---------- Collected material ----------

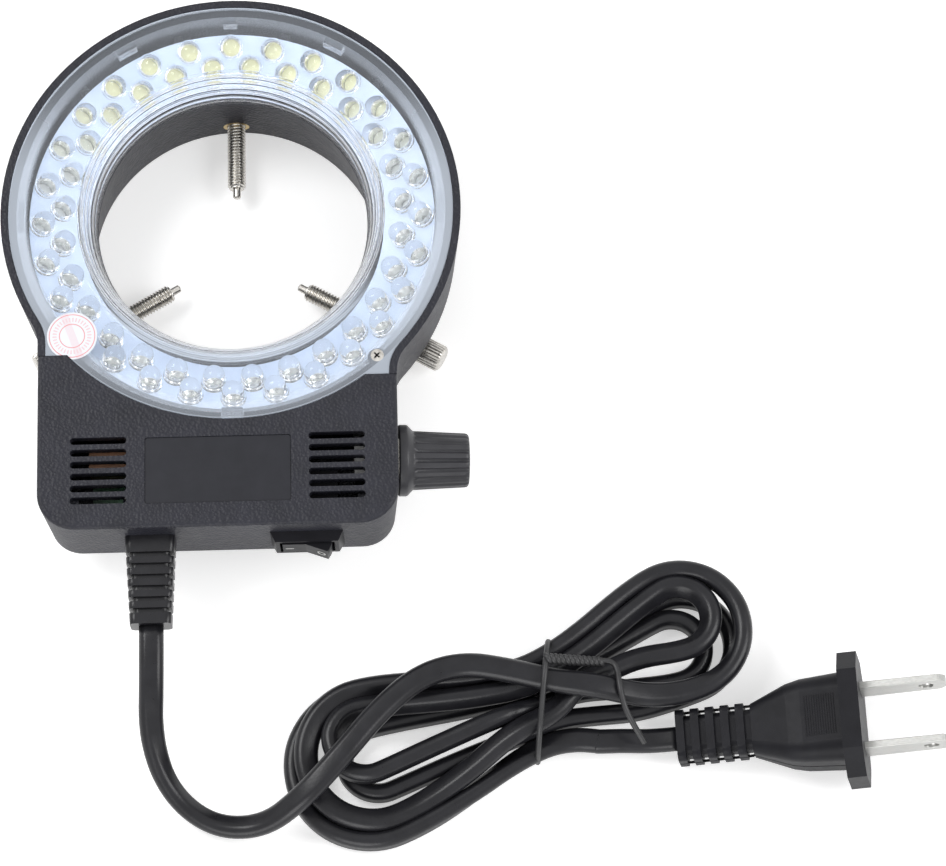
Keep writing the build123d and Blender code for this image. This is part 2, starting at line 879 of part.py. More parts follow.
def hank_path():
    nodes = hank_nodes()
    edges, points, radii = [], [], []
    for a, b in zip(nodes, nodes[1:]):
        p, q = hank_at(*a[:3]), hank_at(*b[:3])
        t, s = heading(*a[3:]), heading(*b[3:])
        mid = joined(p, t, q, s)
        for p0, p1 in ((p, mid), (mid, q)):
            edge, end, bend = arc_edge(p0, t, p1)
            edges.append(edge)
            count = ceil(edge.length / cord_r * 2)
            points += [edge @ (i / count) for i in range(count)]
            if bend:
                radii.append(bend[0])
            t = end
    return Wire(edges), points, min(radii)


def least_gap(points):
    # least distance between far parts of the path, less one tube
    along = [0.0]
    for a, b in zip(points, points[1:]):
        along.append(along[-1] + (b - a).length)
    flat = [(p.X, p.Y, p.Z) for p in points]
    far = 7 * cord_r
    best = ring_r
    for i, a in enumerate(flat):
        for j in range(i + 1, len(flat)):
            if along[j] - along[i] > far:
                b = flat[j]
                best = min(best, (a[0] - b[0]) ** 2 + (a[1] - b[1]) ** 2 + (a[2] - b[2]) ** 2)
    return sqrt(best) - 2 * cord_r


def cord_hank():
    path, points, tightest = hank_path()
    print("hank length", round(path.length, 1), "tightest", round(tightest, 2), "gap", round(least_gap(points), 3))
    print("hank ends", path @ 0, path @ 1)
    start = Plane(origin=path @ 0, z_dir=path % 0)
    tube = sweep(start * Circle(cord_r), path=path)
    print("hank volume share", round(tube.volume / (pi * cord_r ** 2 * path.length), 4))
    return tube


def cord_tie():
    corners = [(tie_x, y, z) for y, z in tie_loop]
    loop = FilletPolyline(*corners, radius=tie_corner, close=True)
    start = Plane(origin=loop @ 0, z_dir=loop % 0)
    tie = sweep(start * Circle(tie_r), path=loop)
    stub = Line(*tie_stub)
    tie += sweep(Plane(origin=stub @ 0, z_dir=stub % 0) * Circle(tie_stub_r), path=stub)
    tail = FilletPolyline(*tie_tail, radius=tie_corner * 2 / 3)
    tie += sweep(Plane(origin=tail @ 0, z_dir=tail % 0) * Circle(tie_r), path=tail)
    return tie


turn_a = radians(plug_heading)
pitch_a = radians(plug_pitch)
plug_plane = Plane(
    origin=plug_at,
    x_dir=(-sin(turn_a), cos(turn_a), 0),
    z_dir=(cos(turn_a) * cos(pitch_a), sin(turn_a) * cos(pitch_a), sin(pitch_a)),
)
flange_z = throat_l + body_sections[-1][0]
face_z = flange_z + flange_t


def blade(side):
    shape = Rectangle(blade_h, blade_l + blade_root, align=(Align.CENTER, Align.MIN))
    shape = chamfer(shape.vertices().sort_by(Axis.Y)[-2:], blade_corner)
    shape -= Pos(0, blade_l + blade_root - blade_hole_in) * Circle(blade_hole_r)
    plate = extrude(shape, blade_t / 2, both=True)
    return Pos(side * blade_gap / 2, 0, face_z - blade_root) * Rot(0, -90, 0) * Rot(0, 0, -90) * plate


def plug_body():
    plug = extrude(RectangleRounded(ribs_core_w, ribs_core_h, ribs_core_h / 3), throat_l)
    for i in range(plug_ribs):
        rib = RectangleRounded(ribs_w, ribs_h, ribs_h / 4)
        plug += extrude(Pos(0, 0, i * rib_pitch) * rib, rib_t)
    sections = [Pos(0, 0, throat_l + z) * RectangleRounded(w, h, r) for z, w, h, r in body_sections]
    plug += loft(sections, ruled=True)
    plate = chamfer(Rectangle(flange_w, flange_h).vertices(), flange_corner)
    plug += extrude(Pos(0, 0, flange_z) * plate, flange_t)
    for side in (-1, 1):
        plug -= blade(side)
    return plug_plane * plug


def led_wires():
    made = []
    low = driver_z + driver_t
    for x in wire_x:
        r = hypot(x, wire_top_y)
        high = board_z(r) - board_drop - wire_r * tan(board_slope) - wire_gap
        bend_z = low + wire_rise
        points = [(x, wire_root_y, low), (x, wire_root_y, bend_z), (x, wire_top_y, bend_z), (x, wire_top_y, high)]
        rise = high - low - wire_rise
        bend = min(3 * wire_r, abs(rise) * 0.8)
        path = FilletPolyline(*points, radius=bend)
        made.append(sweep(Plane(origin=path @ 0, z_dir=path % 0) * Circle(wire_r), path=path))
    return made


def seal_sticker():
    area = plan(rim_t + fit_gap) - below_ears(-fit_gap) + Circle(lens_r)
    return extrude(Pos(0, 0, lens_seat_z + lens_t) * ((Pos(seal_x, seal_y) * Circle(seal_r)) & area), seal_t)


def save(name, shape):
    if isinstance(shape, list):
        solids = [s for item in shape for s in item.solids()]
    else:
        solids = list(shape.solids())
    shape = solids[0] if len(solids) == 1 else Compound(children=solids)
    shape.label = name
    export_step(shape, "parts/" + name + ".step")
    print(name, len(solids), round(sum(s.volume for s in solids), 1))


save("rear_housing", rear_housing())
save("front_cover", front_cover())
save("lens_cover", lens_cover())
save("lens_screws", lens_screws())
save("led_board", led_board())
save("leds_inner", led_row(led_in_r, 0.5))
save("leds_outer", led_row(led_out_r, 0))
save("threaded_inserts", [insert(angle) for angle, _ in clamps])
for number, (angle, r) in enumerate(clamps, 1):
    save("clamp_tip_%d" % number, clamp_tip(angle, r))
    save("clamp_stud_%d" % number, clamp_stud(angle, r))
    save("clamp_head_%d" % number, clamp_head(angle, r))
save("dimmer_knob", dimmer_knob())
save("dimmer_shaft", knob_plane * post(0, 0, -shaft_low, shaft_r, shaft_low + shaft_high))
save("potentiometer", potentiometer())
nut = RegularPolygon(nut_w / 2, 6, major_radius=False) - Circle(bush_r)
save("pot_nut", knob_plane * extrude(nut, nut_t))
save("switch_bezel", switch_bezel())
save("switch_rocker", switch_rocker())
save("cord_relief", cord_relief())
save("driver_board", driver_board())
driver_top = driver_z + driver_t
save("electrolytic_capacitors", [post(x, y, driver_top, cap_r, cap_l) for x, y in cap_spots])
save("film_capacitor", Pos(film_x, film_y, driver_top) * Box(film_w, film_h, film_l, align=LOW))
save("transformer", transformer())
save("bridge_rectifier", Pos(bridge_x, bridge_y, driver_top) * Box(bridge_w, bridge_h, bridge_t, align=LOW))
save("board_screws", screws(
    board_posts, driver_top, board_head_r, board_head_t, board_shank_r, board_shank_l, True
))
save("housing_screws", screws(
    lid_posts, shell_z + lid_sink_h, lid_head_r, lid_head_t, lid_shank_r, lid_shank_l, False
))
save("led_wires", led_wires())
save("power_cord_lead", free_tube(lead_points, cord_r, "lead"))
save("power_cord_hank", cord_hank())
save("power_cord_tail", free_tube(tail_points, cord_r, "tail"))
save("cord_tie", cord_tie())
save("plug_body", plug_body())
save("plug_blades", [plug_plane * blade(side) for side in (-1, 1)])
save("seal_sticker", seal_sticker())
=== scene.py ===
import bpy
from math import atan2, ceil, cos, hypot, pi, radians, sin, tan
from mathutils import Matrix, Vector

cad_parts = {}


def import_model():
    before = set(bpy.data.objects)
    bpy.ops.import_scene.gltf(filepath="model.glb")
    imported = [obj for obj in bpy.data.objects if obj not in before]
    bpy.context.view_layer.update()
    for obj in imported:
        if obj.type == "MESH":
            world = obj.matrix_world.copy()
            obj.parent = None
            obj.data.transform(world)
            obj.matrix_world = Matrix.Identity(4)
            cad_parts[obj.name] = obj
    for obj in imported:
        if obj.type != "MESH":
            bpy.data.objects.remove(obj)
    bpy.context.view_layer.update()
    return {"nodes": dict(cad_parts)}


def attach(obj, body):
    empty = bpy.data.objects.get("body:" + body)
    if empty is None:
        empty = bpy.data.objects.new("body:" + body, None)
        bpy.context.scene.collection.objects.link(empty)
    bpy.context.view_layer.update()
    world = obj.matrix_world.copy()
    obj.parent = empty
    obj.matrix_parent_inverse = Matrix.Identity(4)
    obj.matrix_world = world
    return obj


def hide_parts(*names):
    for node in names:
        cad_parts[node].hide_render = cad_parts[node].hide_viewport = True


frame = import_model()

MM = 0.001


# materials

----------

◆ Exercise requirements
Extract exactly and only the lines above from the line containing "y in cap_spots])" through the line containing "bpy.context.scene.collection.objects.link(empty)", both end lines included.

◆ Response to the task
save("electrolytic_capacitors", [post(x, y, driver_top, cap_r, cap_l) for x, y in cap_spots])
save("film_capacitor", Pos(film_x, film_y, driver_top) * Box(film_w, film_h, film_l, align=LOW))
save("transformer", transformer())
save("bridge_rectifier", Pos(bridge_x, bridge_y, driver_top) * Box(bridge_w, bridge_h, bridge_t, align=LOW))
save("board_screws", screws(
    board_posts, driver_top, board_head_r, board_head_t, board_shank_r, board_shank_l, True
))
save("housing_screws", screws(
    lid_posts, shell_z + lid_sink_h, lid_head_r, lid_head_t, lid_shank_r, lid_shank_l, False
))
save("led_wires", led_wires())
save("power_cord_lead", free_tube(lead_points, cord_r, "lead"))
save("power_cord_hank", cord_hank())
save("power_cord_tail", free_tube(tail_points, cord_r, "tail"))
save("cord_tie", cord_tie())
save("plug_body", plug_body())
save("plug_blades", [plug_plane * blade(side) for side in (-1, 1)])
save("seal_sticker", seal_sticker())
=== scene.py ===
import bpy
from math import atan2, ceil, cos, hypot, pi, radians, sin, tan
from mathutils import Matrix, Vector

cad_parts = {}


def import_model():
    before = set(bpy.data.objects)
    bpy.ops.import_scene.gltf(filepath="model.glb")
    imported = [obj for obj in bpy.data.objects if obj not in before]
    bpy.context.view_layer.update()
    for obj in imported:
        if obj.type == "MESH":
            world = obj.matrix_world.copy()
            obj.parent = None
            obj.data.transform(world)
            obj.matrix_world = Matrix.Identity(4)
            cad_parts[obj.name] = obj
    for obj in imported:
        if obj.type != "MESH":
            bpy.data.objects.remove(obj)
    bpy.context.view_layer.update()
    return {"nodes": dict(cad_parts)}


def attach(obj, body):
    empty = bpy.data.objects.get("body:" + body)
    if empty is None:
        empty = bpy.data.objects.new("body:" + body, None)
        bpy.context.scene.collection.objects.link(empty)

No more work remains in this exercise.